- TO DO: Will you give the material below again, every line exactly as it is?

- DATA SECTION:
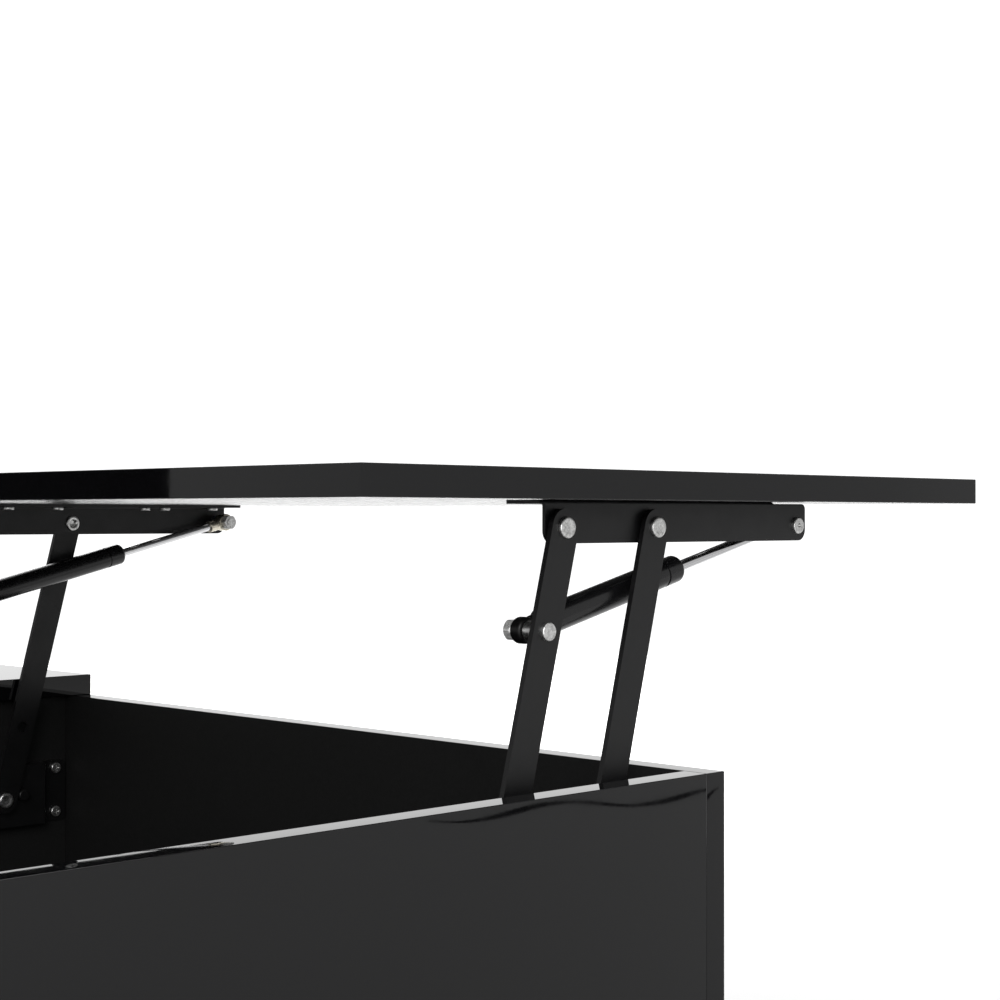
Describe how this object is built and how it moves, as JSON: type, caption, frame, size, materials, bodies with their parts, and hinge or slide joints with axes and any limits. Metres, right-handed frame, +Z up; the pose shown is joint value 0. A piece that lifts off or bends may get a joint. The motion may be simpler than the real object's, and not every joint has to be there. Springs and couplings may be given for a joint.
{
  "type": "lift top coffee table",
  "caption": "Lift top coffee table: storage box whose gloss top rises forward on linkages with gas struts, beside a fixed top over an open shelf bay.",
  "frame": {"origin": "on the floor in the middle of the table's footprint, on the centre glide's face", "axes": "+Z up, +X along the table's length towards the fixed top, -Y towards the user, the way the top rises"},
  "size_m": [0.9, 0.7488, 0.5513],
  "materials": {
    "gloss_black_board": "high gloss black lacquered board",
    "black_steel": "satin black powder coat on sheet steel",
    "strut_black": "semi-gloss black painted steel tube",
    "zinc_steel": "bright zinc plated steel",
    "yellow_zinc": "yellow zinc plated steel",
    "chrome_rod": "polished hard chrome",
    "black_plastic": "moulded black nylon",
    "dowel_beech": "bare beech"
  },
  "bodies": {
    "base": {"left_side_panel": "gloss_black_board", "right_side_panel": "gloss_black_board", "front_panel": "gloss_black_board", "rear_panel": "gloss_black_board", "bottom_panel": "gloss_black_board", "partition_panel": "gloss_black_board", "fixed_top_panel": "gloss_black_board", "bay_shelf": "gloss_black_board", "wood_dowels": "dowel_beech", "cam_bolts": "zinc_steel", "cam_locks": "zinc_steel", "shelf_pins": "zinc_steel", "floor_glides": "black_plastic", "left_base_bracket": "black_steel", "left_base_bracket_screws": "zinc_steel", "left_base_pivot_rivets": "zinc_steel", "left_base_pivot_washers": "black_plastic", "left_stop_pin": "black_steel", "right_base_bracket": "black_steel", "right_base_bracket_screws": "zinc_steel", "right_base_pivot_rivets": "zinc_steel", "right_base_pivot_washers": "black_plastic", "right_stop_pin": "black_steel"},
    "lifting_top": {"lifting_top_panel": "gloss_black_board", "left_top_bracket": "black_steel", "left_top_bracket_screws": "zinc_steel", "left_top_pivot_rivets": "zinc_steel", "left_top_pivot_washers": "black_plastic", "left_upper_strut_stud": "zinc_steel", "right_top_bracket": "black_steel", "right_top_bracket_screws": "zinc_steel", "right_top_pivot_rivets": "zinc_steel", "right_top_pivot_washers": "black_plastic", "right_upper_strut_stud": "zinc_steel"},
    "left_rear_link": {"left_rear_link": "black_steel", "left_lower_strut_stud": "zinc_steel", "left_lower_stud_nut": "zinc_steel"},
    "left_front_link": {"left_front_link": "black_steel"},
    "left_strut_cylinder": {"left_strut_cylinder": "strut_black", "left_strut_lower_eye": "black_plastic", "left_strut_rod_guide": "black_plastic"},
    "left_strut_rod": {"left_strut_rod": "chrome_rod", "left_strut_piston": "black_plastic", "left_strut_upper_eye": "yellow_zinc", "left_upper_stud_pin": "zinc_steel", "left_upper_stud_nut": "zinc_steel"},
    "right_rear_link": {"right_rear_link": "black_steel", "right_lower_strut_stud": "zinc_steel", "right_lower_stud_nut": "zinc_steel"},
    "right_front_link": {"right_front_link": "black_steel"},
    "right_strut_cylinder": {"right_strut_cylinder": "strut_black", "right_strut_lower_eye": "black_plastic", "right_strut_rod_guide": "black_plastic"},
    "right_strut_rod": {"right_strut_rod": "chrome_rod", "right_strut_piston": "black_plastic", "right_strut_upper_eye": "yellow_zinc", "right_upper_stud_pin": "zinc_steel", "right_upper_stud_nut": "zinc_steel"}
  },
  "joints": [
    {"name": "lift", "type": "hinge", "parent": "base", "child": "left_rear_link", "pos_m": [-0.421, -0.1055, 0.3242], "axis": [1, 0, 0], "range_deg": [-88.38, 0]},
    {"name": "left_front_link_swing", "type": "hinge", "parent": "base", "child": "left_front_link", "pos_m": [-0.421, -0.1757, 0.3242], "axis": [1, 0, 0], "range_deg": [-88.38, 0]},
    {"name": "right_rear_link_swing", "type": "hinge", "parent": "base", "child": "right_rear_link", "pos_m": [0.143, -0.1055, 0.3242], "axis": [1, 0, 0], "range_deg": [-88.38, 0]},
    {"name": "right_front_link_swing", "type": "hinge", "parent": "base", "child": "right_front_link", "pos_m": [0.143, -0.1757, 0.3242], "axis": [1, 0, 0], "range_deg": [-88.38, 0]},
    {"name": "top_swing", "type": "hinge", "parent": "left_rear_link", "child": "lifting_top", "pos_m": [-0.421, -0.15752, 0.52249], "axis": [1, 0, 0], "range_deg": [0, 88.38]},
    {"name": "left_strut_swing", "type": "hinge", "parent": "left_rear_link", "child": "left_strut_cylinder", "pos_m": [-0.4058, -0.14402, 0.47103], "axis": [1, 0, 0], "range_deg": [0, 96.14]},
    {"name": "left_strut_stroke", "type": "slide", "parent": "left_strut_cylinder", "child": "left_strut_rod", "axis": [0, -0.9715, 0.237], "range_m": [-0.07001, 0]},
    {"name": "right_strut_swing", "type": "hinge", "parent": "right_rear_link", "child": "right_strut_cylinder", "pos_m": [0.1278, -0.14402, 0.47103], "axis": [1, 0, 0], "range_deg": [0, 96.14]},
    {"name": "right_strut_stroke", "type": "slide", "parent": "right_strut_cylinder", "child": "right_strut_rod", "axis": [0, -0.9715, 0.237], "range_m": [-0.07001, 0]}
  ],
  "couplings": [
    {"joint": "left_front_link_swing", "follows": "lift", "ratio": 1},
    {"joint": "right_rear_link_swing", "follows": "lift", "ratio": 1},
    {"joint": "right_front_link_swing", "follows": "lift", "ratio": 1},
    {"joint": "top_swing", "follows": "lift", "ratio": -1},
    {"joint": "left_strut_swing", "follows": "lift", "ratio": -1.0876},
    {"joint": "left_strut_stroke", "follows": "lift", "m_per_rad": 0.045383},
    {"joint": "right_strut_swing", "follows": "lift", "ratio": -1.0876},
    {"joint": "right_strut_stroke", "follows": "lift", "m_per_rad": 0.045383}
  ]
}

- SOLUTION:
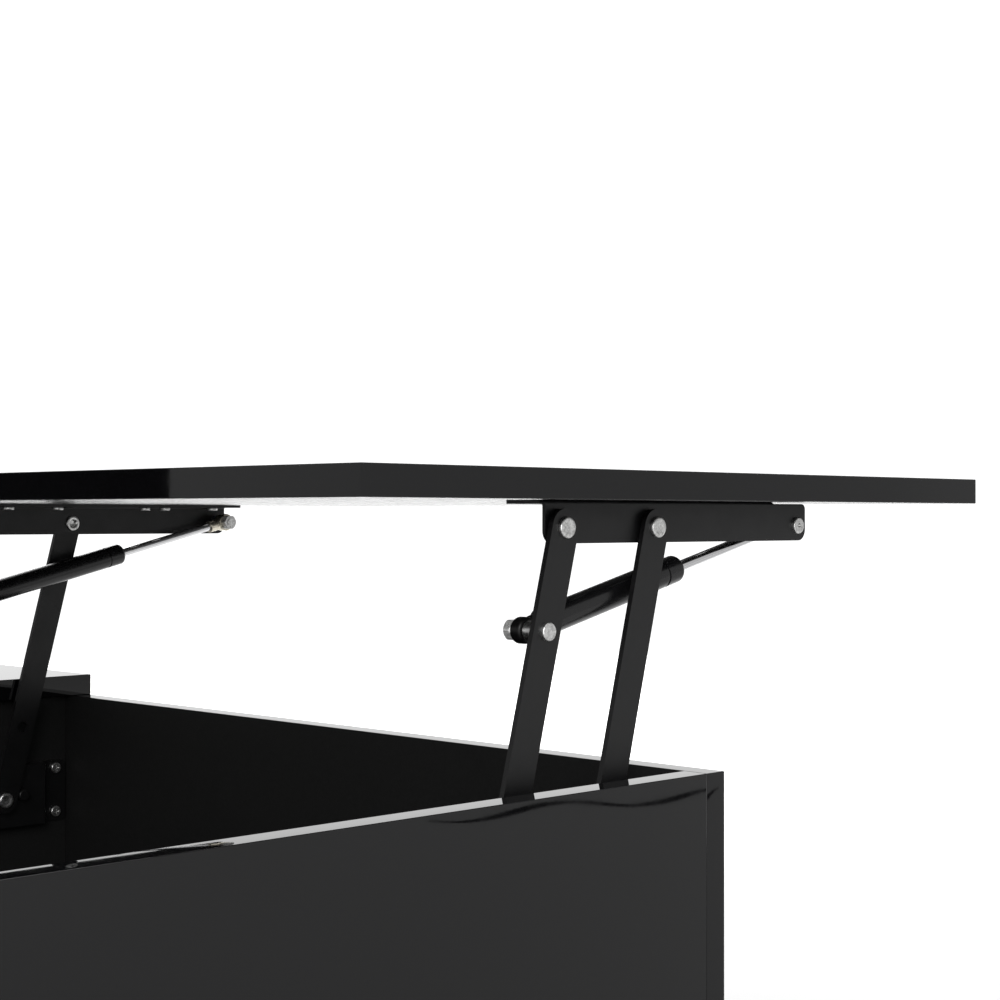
Describe how this object is built and how it moves, as JSON: type, caption, frame, size, materials, bodies with their parts, and hinge or slide joints with axes and any limits. Metres, right-handed frame, +Z up; the pose shown is joint value 0. A piece that lifts off or bends may get a joint. The motion may be simpler than the real object's, and not every joint has to be there. Springs and couplings may be given for a joint.
{
  "type": "lift top coffee table",
  "caption": "Lift top coffee table: storage box whose gloss top rises forward on linkages with gas struts, beside a fixed top over an open shelf bay.",
  "frame": {"origin": "on the floor in the middle of the table's footprint, on the centre glide's face", "axes": "+Z up, +X along the table's length towards the fixed top, -Y towards the user, the way the top rises"},
  "size_m": [0.9, 0.7488, 0.5513],
  "materials": {
    "gloss_black_board": "high gloss black lacquered board",
    "black_steel": "satin black powder coat on sheet steel",
    "strut_black": "semi-gloss black painted steel tube",
    "zinc_steel": "bright zinc plated steel",
    "yellow_zinc": "yellow zinc plated steel",
    "chrome_rod": "polished hard chrome",
    "black_plastic": "moulded black nylon",
    "dowel_beech": "bare beech"
  },
  "bodies": {
    "base": {"left_side_panel": "gloss_black_board", "right_side_panel": "gloss_black_board", "front_panel": "gloss_black_board", "rear_panel": "gloss_black_board", "bottom_panel": "gloss_black_board", "partition_panel": "gloss_black_board", "fixed_top_panel": "gloss_black_board", "bay_shelf": "gloss_black_board", "wood_dowels": "dowel_beech", "cam_bolts": "zinc_steel", "cam_locks": "zinc_steel", "shelf_pins": "zinc_steel", "floor_glides": "black_plastic", "left_base_bracket": "black_steel", "left_base_bracket_screws": "zinc_steel", "left_base_pivot_rivets": "zinc_steel", "left_base_pivot_washers": "black_plastic", "left_stop_pin": "black_steel", "right_base_bracket": "black_steel", "right_base_bracket_screws": "zinc_steel", "right_base_pivot_rivets": "zinc_steel", "right_base_pivot_washers": "black_plastic", "right_stop_pin": "black_steel"},
    "lifting_top": {"lifting_top_panel": "gloss_black_board", "left_top_bracket": "black_steel", "left_top_bracket_screws": "zinc_steel", "left_top_pivot_rivets": "zinc_steel", "left_top_pivot_washers": "black_plastic", "left_upper_strut_stud": "zinc_steel", "right_top_bracket": "black_steel", "right_top_bracket_screws": "zinc_steel", "right_top_pivot_rivets": "zinc_steel", "right_top_pivot_washers": "black_plastic", "right_upper_strut_stud": "zinc_steel"},
    "left_rear_link": {"left_rear_link": "black_steel", "left_lower_strut_stud": "zinc_steel", "left_lower_stud_nut": "zinc_steel"},
    "left_front_link": {"left_front_link": "black_steel"},
    "left_strut_cylinder": {"left_strut_cylinder": "strut_black", "left_strut_lower_eye": "black_plastic", "left_strut_rod_guide": "black_plastic"},
    "left_strut_rod": {"left_strut_rod": "chrome_rod", "left_strut_piston": "black_plastic", "left_strut_upper_eye": "yellow_zinc", "left_upper_stud_pin": "zinc_steel", "left_upper_stud_nut": "zinc_steel"},
    "right_rear_link": {"right_rear_link": "black_steel", "right_lower_strut_stud": "zinc_steel", "right_lower_stud_nut": "zinc_steel"},
    "right_front_link": {"right_front_link": "black_steel"},
    "right_strut_cylinder": {"right_strut_cylinder": "strut_black", "right_strut_lower_eye": "black_plastic", "right_strut_rod_guide": "black_plastic"},
    "right_strut_rod": {"right_strut_rod": "chrome_rod", "right_strut_piston": "black_plastic", "right_strut_upper_eye": "yellow_zinc", "right_upper_stud_pin": "zinc_steel", "right_upper_stud_nut": "zinc_steel"}
  },
  "joints": [
    {"name": "lift", "type": "hinge", "parent": "base", "child": "left_rear_link", "pos_m": [-0.421, -0.1055, 0.3242], "axis": [1, 0, 0], "range_deg": [-88.38, 0]},
    {"name": "left_front_link_swing", "type": "hinge", "parent": "base", "child": "left_front_link", "pos_m": [-0.421, -0.1757, 0.3242], "axis": [1, 0, 0], "range_deg": [-88.38, 0]},
    {"name": "right_rear_link_swing", "type": "hinge", "parent": "base", "child": "right_rear_link", "pos_m": [0.143, -0.1055, 0.3242], "axis": [1, 0, 0], "range_deg": [-88.38, 0]},
    {"name": "right_front_link_swing", "type": "hinge", "parent": "base", "child": "right_front_link", "pos_m": [0.143, -0.1757, 0.3242], "axis": [1, 0, 0], "range_deg": [-88.38, 0]},
    {"name": "top_swing", "type": "hinge", "parent": "left_rear_link", "child": "lifting_top", "pos_m": [-0.421, -0.15752, 0.52249], "axis": [1, 0, 0], "range_deg": [0, 88.38]},
    {"name": "left_strut_swing", "type": "hinge", "parent": "left_rear_link", "child": "left_strut_cylinder", "pos_m": [-0.4058, -0.14402, 0.47103], "axis": [1, 0, 0], "range_deg": [0, 96.14]},
    {"name": "left_strut_stroke", "type": "slide", "parent": "left_strut_cylinder", "child": "left_strut_rod", "axis": [0, -0.9715, 0.237], "range_m": [-0.07001, 0]},
    {"name": "right_strut_swing", "type": "hinge", "parent": "right_rear_link", "child": "right_strut_cylinder", "pos_m": [0.1278, -0.14402, 0.47103], "axis": [1, 0, 0], "range_deg": [0, 96.14]},
    {"name": "right_strut_stroke", "type": "slide", "parent": "right_strut_cylinder", "child": "right_strut_rod", "axis": [0, -0.9715, 0.237], "range_m": [-0.07001, 0]}
  ],
  "couplings": [
    {"joint": "left_front_link_swing", "follows": "lift", "ratio": 1},
    {"joint": "right_rear_link_swing", "follows": "lift", "ratio": 1},
    {"joint": "right_front_link_swing", "follows": "lift", "ratio": 1},
    {"joint": "top_swing", "follows": "lift", "ratio": -1},
    {"joint": "left_strut_swing", "follows": "lift", "ratio": -1.0876},
    {"joint": "left_strut_stroke", "follows": "lift", "m_per_rad": 0.045383},
    {"joint": "right_strut_swing", "follows": "lift", "ratio": -1.0876},
    {"joint": "right_strut_stroke", "follows": "lift", "m_per_rad": 0.045383}
  ]
}